What should you look for when hiring planners?

Future proof your planning team with this expert advice from Zoe Edwards, our senior strategy & planning consultant.
Times are changing in the agency world. New working models are emerging, old ones are being re-imagined. Diversity, meanwhile, matters more than ever. Against this background, CSOs and hiring managers are looking afresh at the qualities that really matter when recruiting planners and strategists.
Gone are the days, for example, when top tier university leavers or the products of a major player’s graduate intake scheme are the default option. Increasingly for hiring managers, a person’s attitude, natural abilities and personal qualities are more important than what degree they have, where they got it and whose in-house training scheme they’ve been on.
So, what should you look for when hiring planners?
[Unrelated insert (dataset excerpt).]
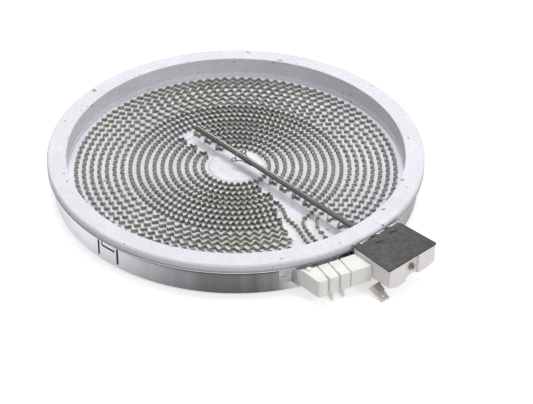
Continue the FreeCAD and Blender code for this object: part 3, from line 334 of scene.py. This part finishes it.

It’s a big question, because as criteria evolve and the new generation of non-traditional planners proliferates, defining the talent you need isn’t getting any easier. However, from speaking with hiring managers and CSOs, and in the context of WARC’s The Future of Strategy 2018 report, my advice is to look for planners who:
Take curious to another level
As we know, good planners are naturally curious and well-read. The chances are, they’ll have devoured every book on neuro-linguistic programming and will know Byron Sharp’s work inside out.
However, to bring fresh thinking into your team, look for the planner that goes further. What stories, for example, can they tell you about how they’ve lived and breathed the client’s product? Have they met end users and tracked cultural trends on social media? Can they demonstrate how they’ve triangulated a topic from multiple sources, say from a TED talk to a visit to an art gallery? The planner that gets away from the desk in the relentless pursuit of knowledge and insight is an excellent planner.
Simplify the complex
A flair for simplifying complex issues has always been a given in the planner’s skillset – but today it’s more important than ever. The more information data science and analytics dashboards give us, the harder it gets to extract the meaningful insight. The modern, data-savvy planner knows what questions to ask, what to do with the answers and from there, what single goal to get everyone laser-focused on.
Externally, planners should be able to clearly explain their work in lay man’s terms to people unschooled in the sophisticated techniques of strategy or marketing speak. The options and their implications – even the language of planning – can sometimes leave people baffled. The planner that simplifies gets the client onside faster.
Understand business strategy
As business consultancy firms continue their expansion into brand and creative services to stay ‘upstream’, advertising agencies are moving into business strategy. There’s nothing new about planners needing to have excellent business acumen, but with competition for strategic services now so fierce, it’s essential, not just desirable. Planners will need to widen their skillsets to include product development, sales and operations to deliver a successful marketing mix.
Provide real-time guidance
The planner should be able to provide real-time strategic guidance and counsel to everyone involved in a project, from start to finish – and beyond. Consumers today interact with brands through many channels. By monitoring their sentiments and reactions, planners can get the insights that keep existing campaigns on track via earned media and open up opportunities for new initiatives. This adds value at every stage of the creative process, from ideation, through production to completion. In other words, great planners don’t gradually withdraw as a campaign progresses, they remain heavily involved all the way through.
Smash silos
The era of the strategist in an ivory tower, hiding in a back office, is over. Clients want as much access to the planner as they do the account manager and the project team. Internally, creative wants to work with planning and account handling wants a partner. Strategists have a pivotal role. And they should use it to help boost team morale and keep motivation levels high when the going gets tough. So, your ideal planner is a communicator, a relationship builder and a genuine team player. A silo smasher.
Win the respect of clients and the C-suite
Agencies are leaner organisations than they once were, so client meetings involve fewer people. The planner will almost certainly find themselves visiting (or hosting) clients alone, so needs to project authority and gravitas. Similarly, they need to have the confidence to influence and push back against internal stakeholders and/or make things happen internally against opposition.